There are many risks that the role of an executorship may bring, and one of them is the actions of the court in denying the executor to be indemnified for his or her legal fees, and under appropriate circumstances such as in recklessness, an executor may be ordered to personally pay the court costs of the winning party.
The classic examples of when an executor is denied full indemnity for legal fees and to pay the legal fees of the opposing party is when the executor has pursued wasteful or unnecessary litigation, and in this case ,a refusal to accept a very reasonable offer of settlement.
This occurred in Semenoff Estate v Bridgman 2014 BCSC 174, where the executor was found by the court to have refuse to settle a court action when offered full indemnity for the claim, amounted to recklessness that attracted personal liability to the executor for the costs of the third-party.

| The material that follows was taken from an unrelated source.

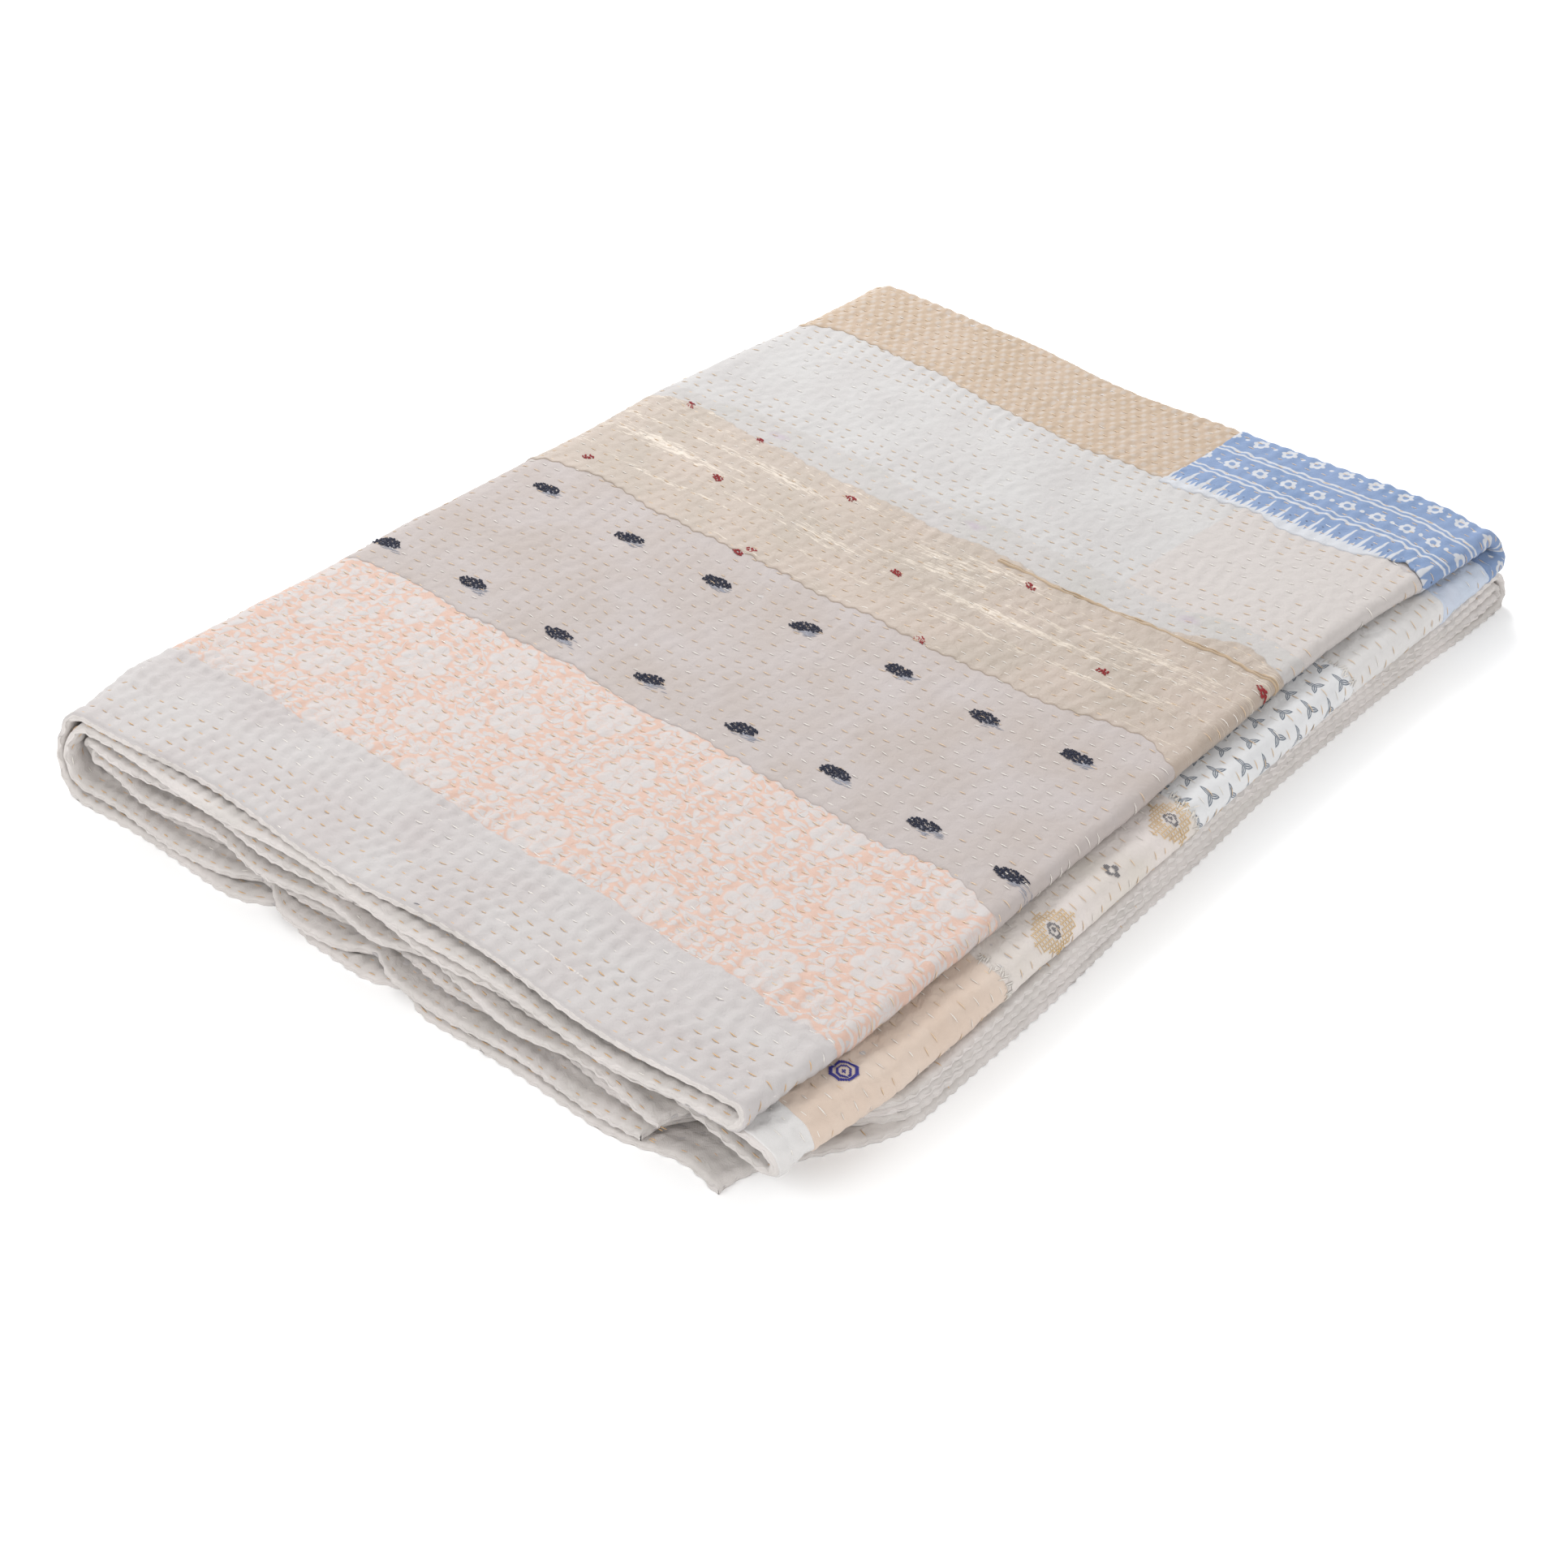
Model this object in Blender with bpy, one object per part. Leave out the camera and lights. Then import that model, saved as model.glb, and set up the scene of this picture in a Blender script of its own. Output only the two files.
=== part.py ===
"""A kantha quilt: layers of old cotton sewn together by hand with running stitch.

It is one flat cloth, folded in half three times into a low pile of eight layers.
Layer 1 is the top of the pile and layer 8 lies on the surface. Seen from the front,
all eight front hems show. The first fold runs along the right side, and joins layer 1
to 2 and 3 to 4. The second runs along the back, and joins 1 to 4, 2 to 3, 5 to 8 and
6 to 7. The third runs along the left side, and joins 1 to 8, 2 to 7, 3 to 6 and 4 to 5.

+Z is up, +X points to the right side and +Y to the back. The origin is the middle of
the underside of the pile's box. Sizes are in millimetres, and the mesh is in metres.
Tables measure X from the pile's right line, to the left negative, and Y from its front
line, to the back positive.
"""

import math
from collections import namedtuple

import bpy
import numpy as np

MM = 0.001

PILE_WIDTH = 552.0  # from the right line to the arcs of the left folds
PILE_LENGTH = 762.0  # from the front line to the arcs of the back folds
CLOTH = 3.0  # thickness of the stitched layers of cotton
STEP = 7.3  # from the middle of one layer to the next
SKEW = 0.035  # the front and back lines run a little backwards towards the left

LEFT_RADIUS = 2 * STEP  # each fold turns round the layers inside it
BACK_RADIUS = STEP
RIGHT_RADIUS = STEP / 2

# How far the line where the left folds' arcs start is pulled in, to the right, at these
# distances from the front.
LEFT_STATIONS = (0.0, 70.0, 260.0, 520.0, PILE_LENGTH)
LEFT_PULL = (4.0, -8.0, -2.0, 6.0, 28.0)

# How far the line where the back folds' arcs start is pulled in, to the front, at these
# places along X.
BACK_STATIONS = (-PILE_WIDTH, -440.0, -290.0, -150.0, -40.0, 0.0)
BACK_PULL = (0.0, 1.0, 13.0, 10.0, 5.0, 12.0)

# One row for each layer. front and right are the heights of its middle at the front hems
# and along the right side. hem is where its front hem lies, with a wave of the given
# size and length. The rest are where it ends on the right, before the arc of a fold: at
# the front, at 110 and 560 from the front, and at the back.
Layer = namedtuple("Layer", "front right hem wave length side_front side_110 side_560 side_back")
LAYERS = (
    Layer(55.5, 54.0, 5.0, 3.5, 230.0, -28.0, -21.0, -23.0, -6.0),
    Layer(43.0, 46.3, -1.0, 2.0, 170.0, -28.0, -21.0, -23.0, -6.0),
    Layer(37.5, 40.5, 3.0, 3.0, 140.0, -12.0, -1.0, -5.0, 0.0),
    Layer(31.0, 19.5, 11.0, 3.0, 190.0, -12.0, -1.0, -5.0, 0.0),
    Layer(25.0, 14.6, 0.0, 3.5, 120.0, -74.0, 10.5, 0.5, 8.0),
    Layer(15.5, 10.3, 7.0, 3.0, 150.0, -80.0, 12.5, 1.5, 9.5),
    Layer(9.0, 6.0, -7.0, 1.5, 135.0, -84.0, 14.5, 2.5, 11.5),
    Layer(1.5, 1.5, -9.0, 1.5, 160.0, -31.0, 17.0, 4.0, 13.0),
)
SIDE_STATIONS = (0.0, 110.0, 560.0, PILE_LENGTH)

# Places where some front hems are drawn back, as soft notches.
Notch = namedtuple("Notch", "layers x depth width")
NOTCHES = (
    Notch((7, 8), -370.0, 12.0, 21.0),
    Notch((7, 8), -257.0, 9.0, 17.0),
    Notch((5,), -222.0, 10.0, 27.0),
    Notch((8,), -31.0, 9.0, 30.0),
)

# How far the two right folds swell outwards, as a multiple of their radius.
FIRST_FOLD_SWELL = 1.5
SECOND_FOLD_SWELL = 2.6

FRONT_REACH = 95.0  # how far the front heights reach into the pile
RIGHT_REACH = 70.0  # and the right heights, from this line
RIGHT_REFERENCE = -10.0
BACK_REACH = 60.0  # over this last stretch the back folds hold the layers evenly apart
PUFF = 1.0  # slow rise and fall of the top of the pile

# The front hem of layer 2 lies close under layer 1 on the left, and drops away between
# these places along X, where the mouth of the first right fold opens.
SECOND_LAYER_LEVEL = 6
SECOND_HEM_LIFT = 6.0
MOUTH_STATIONS = (-300.0, -120.0)

# Steps of the mesh, along each run of cloth and round each fold.
LOWER_RUN_STEPS = 24
UPPER_RUN_STEPS = 16
BACK_RUN_SHARES = (0.0, 0.11, 0.27, 0.43, 0.59, 0.73, 0.85, 0.92, 0.97, 1.0)
RIGHT_FOLD_STEPS = 6
LEFT_FOLD_STEPS = 8
BACK_FOLD_STEPS = 6

COTTON_COLOUR = (0.80, 0.76, 0.72, 1.0)
COTTON_ROUGHNESS = 0.92


def remove_scene_objects():
    for item in list(bpy.data.objects):
        bpy.data.objects.remove(item, do_unlink=True)


def column(name):
    """One column of the table of layers, as an array of eight."""
    return np.array([getattr(layer, name) for layer in LAYERS])


def eased(place, stations, values):
    """Values between stations, eased so that the line has no corner at a station."""
    index = np.clip(np.searchsorted(stations, place, side="right") - 1, 0, len(stations) - 2)
    start = np.take(stations, index)
    share = np.clip((place - start) / (np.take(stations, index + 1) - start), 0.0, 1.0)
    share = share * share * (3.0 - 2.0 * share)
    return np.take(values, index) * (1.0 - share) + np.take(values, index + 1) * share


def across_stations():
    """Along X, from layer 8's free side hem to layer 7's: runs, left folds, right fold.

    Returns the share of each run passed from the left fold, the angle round the left
    fold and the angle round the right fold, each as one number per column of the mesh.
    """
    lower = np.linspace(1.0, 0.0, LOWER_RUN_STEPS + 1)
    upper = np.linspace(0.0, 1.0, UPPER_RUN_STEPS + 1)
    left = np.linspace(math.pi / 2, -math.pi / 2, LEFT_FOLD_STEPS + 1)
    right = np.linspace(-math.pi / 2, math.pi / 2, RIGHT_FOLD_STEPS + 1)
    half_share = np.concatenate([lower, np.zeros(LEFT_FOLD_STEPS - 1), upper])
    half_left = np.concatenate(
        [
            np.full(LOWER_RUN_STEPS, math.pi / 2),
            left,
            np.full(UPPER_RUN_STEPS, -math.pi / 2),
        ]
    )
    inner = right[1:-1]
    share = np.concatenate([half_share, np.ones(len(inner)), half_share[::-1]])
    left_angle = np.concatenate([half_left, np.full(len(inner), -math.pi / 2), half_left[::-1]])
    right_angle = np.concatenate(
        [np.full(len(half_left), -math.pi / 2), inner, np.full(len(half_left), math.pi / 2)]
    )
    return share, left_angle, right_angle


def along_stations():
    """Along Y, from the upper front hems round the back folds to the lower ones."""
    run = np.array(BACK_RUN_SHARES)[::-1]
    back = np.linspace(-math.pi / 2, math.pi / 2, BACK_FOLD_STEPS + 1)
    share = np.concatenate([run, np.zeros(BACK_FOLD_STEPS - 1), run[::-1]])
    angle = np.concatenate(
        [
            np.full(len(run) - 1, -math.pi / 2),
            back,
            np.full(len(run) - 1, math.pi / 2),
        ]
    )
    return share, angle


def layer_weights(left_angle, back_angle, right_angle):
    """How much of each layer a point belongs to: 1 on its flat, shared round a fold."""
    below = (1.0 + np.sin(left_angle)) / 2.0
    behind = (1.0 + np.sin(back_angle)) / 2.0
    under = (1.0 + np.sin(right_angle)) / 2.0
    upper = [
        (1.0 - behind) * (1.0 - under),
        (1.0 - behind) * under,
        behind * under,
        behind * (1.0 - under),
    ]
    weights = [(1.0 - below) * part for part in upper]
    weights += [below * part for part in upper[::-1]]
    return weights


def blended(weights, values):
    return sum(weight * value for weight, value in zip(weights, values))


def front_hems(x):
    """Where each layer's front hem lies at this X: its row's place, wave and notches."""
    hems = []
    for number, layer in enumerate(LAYERS, start=1):
        line = layer.hem + layer.wave * np.sin(2.0 * math.pi * x / layer.length + number)
        for notch in NOTCHES:
            if number in notch.layers:
                line = line + notch.depth * np.exp(-(((x - notch.x) / notch.width) ** 2))
        hems.append(line)
    return hems


def side_ends(y):
    """Where each layer ends on the right, at this distance from the front."""
    return [
        eased(y, SIDE_STATIONS, (row.side_front, row.side_110, row.side_560, row.side_back))
        for row in LAYERS
    ]


def height(level, x, y):
    """Height of a level of the even pile, once the front and right heights are blended in."""
    order = np.arange(len(LAYERS))
    mid = CLOTH / 2.0 + STEP * level
    front = np.interp(level, order, column("front")[::-1])
    second = np.clip(1.0 - np.abs(level - SECOND_LAYER_LEVEL), 0.0, 1.0)
    front = front + SECOND_HEM_LIFT * second * eased(x, MOUTH_STATIONS, (1.0, 0.0))
    right = np.interp(level, order, column("right")[::-1])
    near_front = np.exp(-((np.maximum(y, 0.0) / FRONT_REACH) ** 2))
    from_right = np.maximum(RIGHT_REFERENCE - x, 0.0)
    near_right = np.exp(-((from_right / RIGHT_REACH) ** 2))
    from_back = np.maximum(PILE_LENGTH - y, 0.0)
    near_right = near_right * (1.0 - np.exp(-((from_back / BACK_REACH) ** 2)))
    flat = mid + near_front * (front - mid)
    puff = PUFF * np.sin(x / 57.0 + 0.8) * np.sin(y / 71.0 + 0.3)
    top_share = (level / (len(LAYERS) - 1)) ** 2
    return flat + near_right * (right - flat) + top_share * puff


def folded_sheet():
    """The middle of the cloth as a grid of points.

    Each fold bends the stack about its arc: right fold first, then the back fold, then
    the left fold. A ply at distance d from the middle of the bend turns at its own
    radius, so plies never meet.
    """
    run, left_angle, right_angle = (part[:, None] for part in across_stations())
    back_run, back_angle = (part[None, :] for part in along_stations())
    weights = layer_weights(left_angle, back_angle, right_angle)

    ply = -RIGHT_RADIUS * np.sin(right_angle)
    back_radius = BACK_RADIUS + ply
    rise = -back_radius * np.sin(back_angle)
    left_radius = LEFT_RADIUS + rise
    level = (len(LAYERS) - 1) / 2.0 - left_radius * np.sin(left_angle) / STEP

    typical_x = -PILE_WIDTH * (1.0 - run) - left_radius * np.cos(left_angle)
    front_line = blended(weights, front_hems(typical_x))
    back_line = PILE_LENGTH - eased(typical_x, BACK_STATIONS, BACK_PULL)
    y = back_line + back_run * (front_line - back_line)
    y = y + back_radius * np.cos(back_angle)

    left_line = eased(y, LEFT_STATIONS, LEFT_PULL) - PILE_WIDTH
    right_line = blended(weights, side_ends(y))
    second_fold = (1.0 + np.sin(back_angle)) / 2.0
    swell = FIRST_FOLD_SWELL + second_fold * (SECOND_FOLD_SWELL - FIRST_FOLD_SWELL)
    x = left_line + run * (right_line - left_line)
    x = x - left_radius * np.cos(left_angle) + RIGHT_RADIUS * swell * np.cos(right_angle)

    z = height(level, x, y)
    return np.stack([x, y - SKEW * x, z], axis=-1)


def grid_faces(rows, columns):
    """Four-sided faces of a grid whose points are numbered row by row."""
    corner = np.arange(rows - 1)[:, None] * columns + np.arange(columns - 1)[None, :]
    corner = corner.ravel()
    return np.stack([corner, corner + 1, corner + columns + 1, corner + columns], axis=1)


def cotton_material():
    """Old plain-woven cotton: off-white, soft and dull."""
    material = bpy.data.materials.new("stitched_cotton")
    material.use_nodes = True
    shader = material.node_tree.nodes["Principled BSDF"]
    shader.inputs["Base Color"].default_value = COTTON_COLOUR
    shader.inputs["Roughness"].default_value = COTTON_ROUGHNESS
    shader.inputs["Metallic"].default_value = 0.0
    return material


def box_centre(piece):
    """Middle of the finished piece's box along X and Y."""
    finished = piece.evaluated_get(bpy.context.evaluated_depsgraph_get())
    corners = np.array(finished.bound_box)
    middle = (corners.min(axis=0) + corners.max(axis=0)) / 2.0
    return middle[:2]


def quilt():
    """The whole folded cloth, hems included, as one closed sheet of even thickness."""
    points = folded_sheet() * MM
    rows, columns = points.shape[:2]
    mesh = bpy.data.meshes.new("quilt")
    mesh.from_pydata(points.reshape(-1, 3).tolist(), [], grid_faces(rows, columns).tolist())
    mesh.materials.append(cotton_material())
    piece = bpy.data.objects.new("quilt", mesh)
    bpy.context.collection.objects.link(piece)

    cloth = piece.modifiers.new("cloth", "SOLIDIFY")
    cloth.thickness = CLOTH * MM
    cloth.offset = 0.0
    cloth.use_even_offset = False
    cloth.use_quality_normals = True

    middle = box_centre(piece)
    points[..., :2] -= middle
    mesh.vertices.foreach_set("co", points.reshape(-1))
    mesh.shade_smooth()
    mesh.update()
    return piece


remove_scene_objects()
quilt()
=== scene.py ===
"""The looks of a folded kantha quilt: old cottons, patched, sewn together by hand and folded.

The quilt is made here as it is made in life. Every patch, stitch and woven mark has its
place on the flat cloth, and one function then carries it through the folds.
"""

import math
from collections import namedtuple

import bpy
import numpy as np
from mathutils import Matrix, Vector


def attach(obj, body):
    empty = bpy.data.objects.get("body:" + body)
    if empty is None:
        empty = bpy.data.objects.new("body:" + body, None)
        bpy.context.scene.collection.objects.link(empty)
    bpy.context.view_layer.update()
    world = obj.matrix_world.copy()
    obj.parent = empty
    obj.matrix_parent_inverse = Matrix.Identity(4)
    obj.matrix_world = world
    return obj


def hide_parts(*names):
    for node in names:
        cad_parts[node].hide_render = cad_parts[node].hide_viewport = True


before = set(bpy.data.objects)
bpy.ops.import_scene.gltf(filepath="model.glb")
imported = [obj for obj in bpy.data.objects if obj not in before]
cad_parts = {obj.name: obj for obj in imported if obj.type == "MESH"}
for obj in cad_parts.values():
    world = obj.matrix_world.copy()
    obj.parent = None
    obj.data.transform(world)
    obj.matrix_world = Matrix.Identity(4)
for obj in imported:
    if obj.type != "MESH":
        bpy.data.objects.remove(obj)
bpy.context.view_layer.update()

# ---- The folded cloth ----
# Two or three old cottons laid on each other and sewn together all over, 2.28 by 1.52 m
# when spread out. It is folded in half three times, with the folds of the node "quilt",
# and only plain cotton shows of it, between the patches and inside the folds.

MM = 0.001
PILE_WIDTH = 552.0  # from the right line to the arcs of the left folds
PILE_LENGTH = 762.0  # from the front line to the arcs of the back folds
PILE_MIDDLE = (-284.7, 393.6)  # of its box, from the right line and the front line
STEP = 7.3  # from the middle of one layer to the next
SKEW = 0.035
HALF_CLOTH = 1.5
CORE = 1.1  # half the thickness of the plain cloth under the patches and hems
LEFT_RADIUS = 2 * STEP
BACK_RADIUS = STEP
RIGHT_RADIUS = STEP / 2
FIRST_HALF_ARC = 7.5  # cloth from the middle of the upper right fold to its flat
SECOND_HALF_ARC = 15.5  # and of the lower, fuller one
BACK_HALF_ARC = math.pi * (BACK_RADIUS + RIGHT_RADIUS) / 2.0
HEM_TO_FOLD = PILE_LENGTH + BACK_HALF_ARC  # from a front hem to the middle of the back folds

# How far the left line and the back line stand in from straight ones, at places along them.
LEFT_STATIONS = (0.0, 70.0, 260.0, 520.0, PILE_LENGTH)
LEFT_PULL = (4.0, -8.0, -2.0, 6.0, 28.0)
BACK_STATIONS = (-PILE_WIDTH, -440.0, -290.0, -150.0, -40.0, 0.0)
BACK_PULL = (0.0, 1.0, 13.0, 10.0, 5.0, 12.0)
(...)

The Law When An Executor May Be Personally Liable For Costs:
The general rule is articulated in Feeney’s Canadian Law of Wills (4th ed.). At §8.62 it says:
“Finally, although the general rule is that an executor is entitled to costs of litigation out of the estate, he or she can sometimes incur personal liability. Before taking over the deceased’s litigation, an executor would be wise to first get an indemnity from the beneficiaries for the payment of costs out of the estate if he or she loses, for he or she runs the risk of having to pay the costs personally under an old English decision (Boynton v. Boynton (1879), 4 App. Cas. 773 (H.L.), per Lord Cairns). In any case, if the litigation is improper or negligently conducted the executor may have to pay the costs personally (Brown v. Burdette (1888), 40 Ch. D. 244).”
 In Brown v. Burdette, the Court of Appeal (Chancery Division) said quite clearly that the court will not permit the costs occasioned by improper litigation, or by negligent conduct of administration proceedings, to be paid out of an estate under its care. The court in that case concluded that the costs would probably equal the entire amount of the estate and found there was significant (undue) delay in the suit caused by the solicitor. Mr. Justice Kay said:
The Court has always had and exercised the power of making executors personally liable for costs of useless and improper litigation even in an administrative suit….
 I also note the decisions of Registrar Sainty which canvassed (mis)conduct of executors seeking recovery of fees from estates. In Starko Estate (Re), 2009 BCSC 1473 she stated at para 76:
…In general executors are entitled to full indemnification for their legal costs, provided such executor has not pursued unnecessary or wasteful litigation.
 In Estate of Myrtle Evertt Peterson, Re:, 2011 BCSC 223, she reiterated this point at para. 65:
It is well established that, in general, trustees are entitled to be indemnified for all costs, including legal costs, which they have reasonably incurred in carrying out their duties as trustees. It has been held (Geffen v. Goodman Estate) that “reasonable expenses” can include the costs of an action reasonably defended. However, in the ordinary course an estate has no obligation to pay for legal fees incurred by a person to protect his own personal interest in litigation: see: Wilcox v. Wilcox.
 At para. 66 she commented:
The questions to be answered are: whether the litigation expenses of the executor are “properly incurred”; and whether in defending the litigation he has acted “prudently and properly”? In determining whether the expenses are “properly incurred” and whether the executor has acted “prudently and properly” I must examine all the circumstances, including: (a) the initial decision to defend the proceeding: (b) the manner of conduct of the defence: and (c) all other matters relevant to the proceeding: see Craven v. Osidacz Estates.
 I find that the considerations laid out by Registrar Sainty are equally useful in the case at bar. Applying the above tests here, it is clear to me that the executor’s decision to refuse to settle his claim when he was offered full indemnity amounts to a reckless and improper course of action that attracts personal liability.